Como los organismos vivos, que se componen de mínimas células que le reproducen, todo cosmos se reproduce en los microcosmos que lo conforman.
Y en el desenredo de la madeja de la última de sus novelas cortas, “Fuego en la sangre”, Aguilar se muestra cauto. No intenta acometer integralmente la totalidad del inabarcable cosmos que es el drama político social salvadoreño. Opta por escoger uno de sus innumerables microcosmos, y se ocupa de diseccionarlo con su peculiar escalpelo literario. Un escalpelo que no se anda con medias tintas en sus tajos, y que hace caso omiso de la posibilidad de recurrir al uso de algún tipo de anestesia metafórica. Un escalpelo brutalmente realista, mas no por eso falto de elegancia literaria.

Los intersticios de ese microcosmos escogido por Guillermo Aguilar, que es el noviazgo de dos jóvenes pertenecientes a estratos sociales contrapuestos, son aprovechados con habilidad por el autor, para, igual que Dante Alhigieri a través de los infiernos, conducirnos a un fugaz recorrido por oscuros y clandestinos laberintos de la convulsionada sociedad salvadoreña, a la vez que reprimida con brutalidad por el establecimiento, alzada en desesperada lucha contra el opresor.
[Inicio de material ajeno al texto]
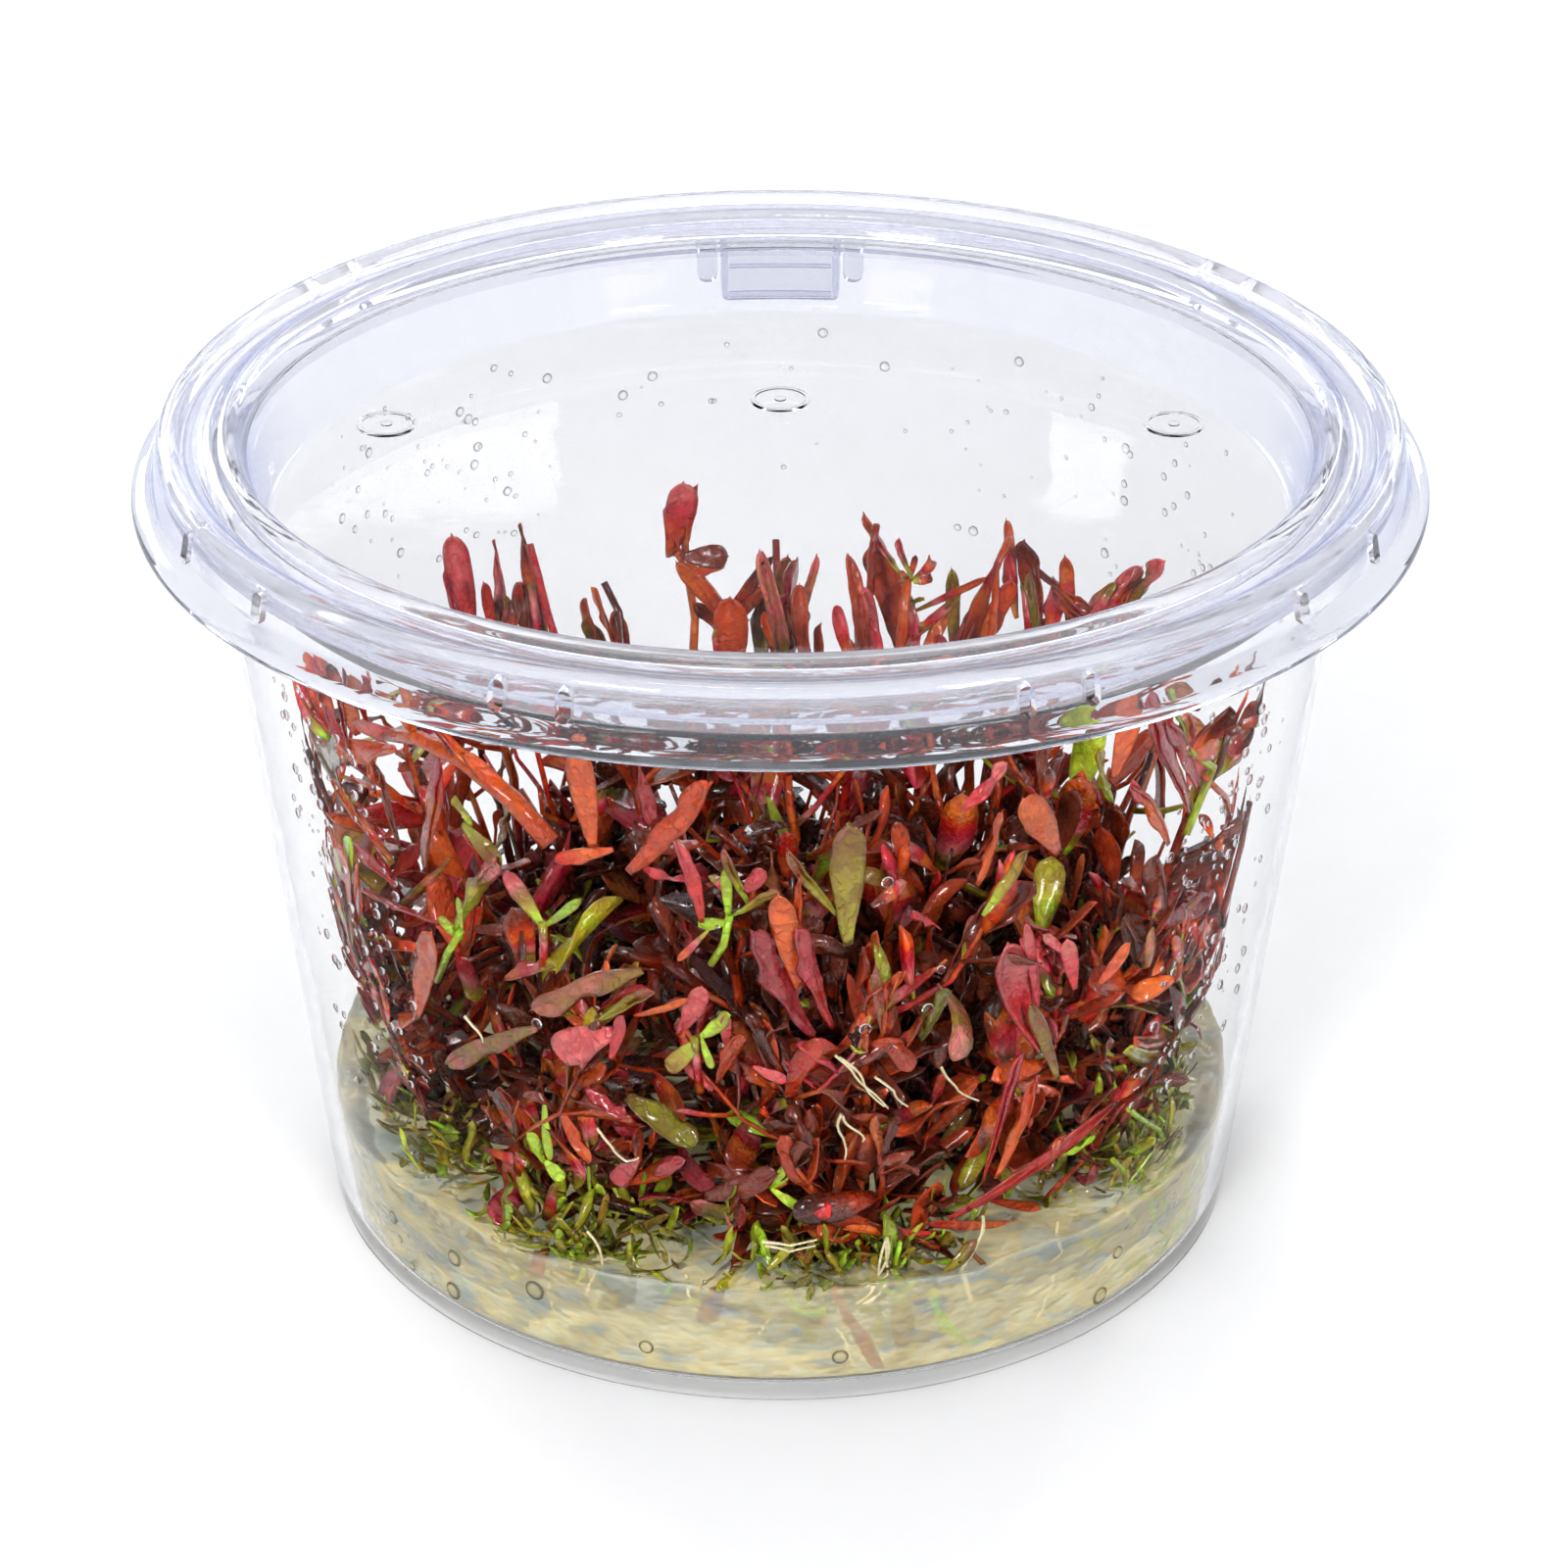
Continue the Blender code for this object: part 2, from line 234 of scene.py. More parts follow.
# %% [markdown]
# ## Paths of light
# A ray to the plants goes through the lid and the wall, in and out at each, and back again. With
# too few bounces the rim turns black. Plants and floor need few of the soft kind, and picture
# colours are left as they are.

# %% Paths of light
bpy.context.scene.view_settings.view_transform = "Standard"
paths = bpy.context.scene.cycles
paths.max_bounces = 24
paths.transmission_bounces = 24
paths.diffuse_bounces = 2
paths.glossy_bounces = 5
paths.transparent_max_bounces = 12
paths.caustics_reflective = False
paths.caustics_refractive = False
paths.use_adaptive_sampling = True
paths.adaptive_threshold = 0.08
paths.adaptive_min_samples = 12
print("paths of up to", paths.max_bounces, "bounces")

# %% [markdown]
# ## Surface noise, built once
# Moulded plastic, gel and floor all carry a faint unevenness at some scale. One shader group gives
# that as a height and as a mask, and each material places it with its own size.

# %% Shader group for unevenness
def make_unevenness():
    group = bpy.data.node_groups.new("unevenness", "ShaderNodeTree")
    face = group.interface
    face.new_socket("Size", in_out="INPUT", socket_type="NodeSocketFloat").default_value = 100.0
    face.new_socket("Stretch", in_out="INPUT", socket_type="NodeSocketVector").default_value = (1, 1, 1)
    face.new_socket("Height", in_out="OUTPUT", socket_type="NodeSocketFloat")
    face.new_socket("Mask", in_out="OUTPUT", socket_type="NodeSocketFloat")
    enter = group.nodes.new("NodeGroupInput")
    leave = group.nodes.new("NodeGroupOutput")
    place = add_node(group, "TexCoord")
    scale = add_node(group, "VectorMath", operation="MULTIPLY")
    waves = add_node(group, "TexNoise", Detail=3.0, Roughness=0.5)
    specks = add_node(group, "TexNoise", Detail=6.0, Roughness=0.7)
    finer = add_node(group, "Math", operation="MULTIPLY")
    finer.inputs[1].default_value = 7.0
    join(group, place.outputs["Object"], scale.inputs[0])
    join(group, enter.outputs["Stretch"], scale.inputs[1])
    for pattern in (waves, specks):
        join(group, scale.outputs["Vector"], pattern.inputs["Vector"])
    join(group, enter.outputs["Size"], waves.inputs["Scale"])
    join(group, enter.outputs["Size"], finer.inputs[0])
    join(group, finer.outputs[0], specks.inputs["Scale"])
    join(group, waves.outputs["Fac"], leave.inputs["Height"])
    join(group, specks.outputs["Fac"], leave.inputs["Mask"])
    return group


UNEVENNESS = make_unevenness()


def uneven(tree, size, stretch=(1.0, 1.0, 1.0)):
    """The unevenness group in a material. Returns its height and mask outputs."""
    node = tree.nodes.new("ShaderNodeGroup")
    node.node_tree = UNEVENNESS
    node.inputs["Size"].default_value = size
    node.inputs["Stretch"].default_value = stretch
    return node.outputs["Height"], node.outputs["Mask"]


print("shader group", UNEVENNESS.name, "has", len(UNEVENNESS.nodes), "nodes")

# %% [markdown]
# ## Clear plastic
# The cup and the lid are the same clear plastic. The real one bends light with an index of about
# 1.49, but then every thin wall mirrors so much of a pale studio that the plants behind it look
# milky. So each part has a lower index of its own, and a darker colour where it is seen edge on
# is partly the tint of more plastic and partly painted dark lines of bent and mirrored light. The
# rim has folds behind folds and is a little milky itself. Faint waves left by the mould bend the
# reflections.

# %% Clear plastic
# Edge colours are partly the tint of more plastic seen edge on and partly painted dark lines of bent and
# mirrored light. The foot's almost black edge paints the dark line round its bottom.
PLASTIC_PARTS = {
    "wall": dict(
        tint=(0.985, 0.985, 0.985), edge_tint_and_painted_shade=(0.62, 0.64, 0.69),
        wave_depth=0.0005, index=1.06, edge_from=0.70,
    ),
    "foot": dict(
        tint=(0.99, 0.99, 0.99), edge_tint_and_painted_shade=(0.10, 0.10, 0.08),
        wave_depth=0.0003, index=1.01, edge_from=0.57,
    ),
    "rim": dict(
        tint=(0.885, 0.89, 0.945), edge_tint_and_painted_shade=(0.24, 0.29, 0.56),
        wave_depth=0.0004, index=1.22, edge_from=0.46, clearness=0.86, rough=(0.04, 0.09),
    ),
    "neck": dict(
        tint=(0.80, 0.81, 0.865), edge_tint_and_painted_shade=(0.32, 0.37, 0.62),
        wave_depth=0.0004, index=1.16, edge_from=0.50, clearness=0.965, rough=(0.03, 0.07),
    ),
    "panel": dict(
        tint=(0.835, 0.83, 0.835), edge_tint_and_painted_shade=(0.60, 0.64, 0.80),
        wave_depth=0.0003, index=1.10, edge_from=0.45,
    ),
    "tab": dict(
        tint=(0.58, 0.60, 0.74), edge_tint_and_painted_shade=(0.30, 0.33, 0.56),
        wave_depth=0.0003, index=1.20, edge_from=0.30, clearness=0.70, rough=(0.04, 0.10),
    ),
}
WAVE_SIZE = 50.0
HAZE = 0.985


def make_plastic(name, tint, edge_tint_and_painted_shade, wave_depth, index, edge_from, clearness=1.0, rough=(0.012, 0.04)):
    """Clear plastic. Seen almost edge on it takes the edge colour: partly the tint of more plastic, partly
    painted dark lines of bent light.
    """
    made, tree, shader = new_material(name, IOR=index, Transmission_Weight=clearness)
    height, mask = uneven(tree, WAVE_SIZE)
    facing = add_node(tree, "LayerWeight", Blend=0.5)
    # How edge on the plastic is seen: where the edge colour goes, as tint and as painted dark lines.
    thick = bands(tree, facing.outputs["Facing"], ((edge_from, 0.0), (0.98, 1.0)))
    haze = bands(tree, mask, ((0.35, tuple(part * HAZE for part in tint)), (0.75, tint)))
    join(tree, blend(tree, "MIX", haze, edge_tint_and_painted_shade, thick), shader.inputs["Base Color"])
    join(tree, bands(tree, mask, ((0.45, rough[0]), (0.85, rough[1]))), shader.inputs["Roughness"])
    bump(tree, shader, height, 0.25, wave_depth)
    let_light_through(tree, shader, (0.99, 0.99, 0.99))
    return made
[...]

La armazón estructural de esta novela es monologal. Los protagonistas y el autor, dicen cada cual lo suyo en una sucesión de monólogos, que culminan en un muy bien logrado contrapunto literario.

Estructura y contenido, apartes, para que una obra escrita acceda a la categoría de buena literatura, hay un sólo camino. El de la eficacia y contundencia del lenguaje. Estas dos cualidades son las que en un texto atrapan al lector de manera que una vez abierto, el libro, y leído sus primeros párrafos, el dicho lector, si está en la biblioteca, se dirigirá inevitablemente al consabido trámite de préstamo para llevar el libro a casa y disfrutarlo con toda tranquilidad. Y si está en la librería, a lo mejor sacrificará este lector, ese día, una cena suculenta, optará quizás por una cena más económica y sencilla, con el propósito de ajustar los recursos monetarios a modo de poder cubrir el precio del libro, para, igualmente, llevarlo a casa.

En “Fuego en la sangre” se pone de manifiesto una eficacia y una contundencia, idiomáticas, que habían venido en franco proceso de maduración, según el mismo Guillermo Aguilar, en trabajos anteriores a esta novela, que por ello viene a marcarle la mayoría de edad como autor. En efecto, aquellos que le conocen y tratan en el ámbito de la ciudad de Västerås, Suecia, donde recide, al título de profesor de educación primaria, que se agenció en su tierra natral, le agregan ahora el título de escritor, concedido por aclamación del público lector aquí, en la tierra de adopción de este prolífico autor sueco salvadoreño, cuyas obras previas a “Fuego en la sangre”, son: El sapo frente al espejo; Los peces fuera del agua; La carta de un traidor; Auxilio; La palabra.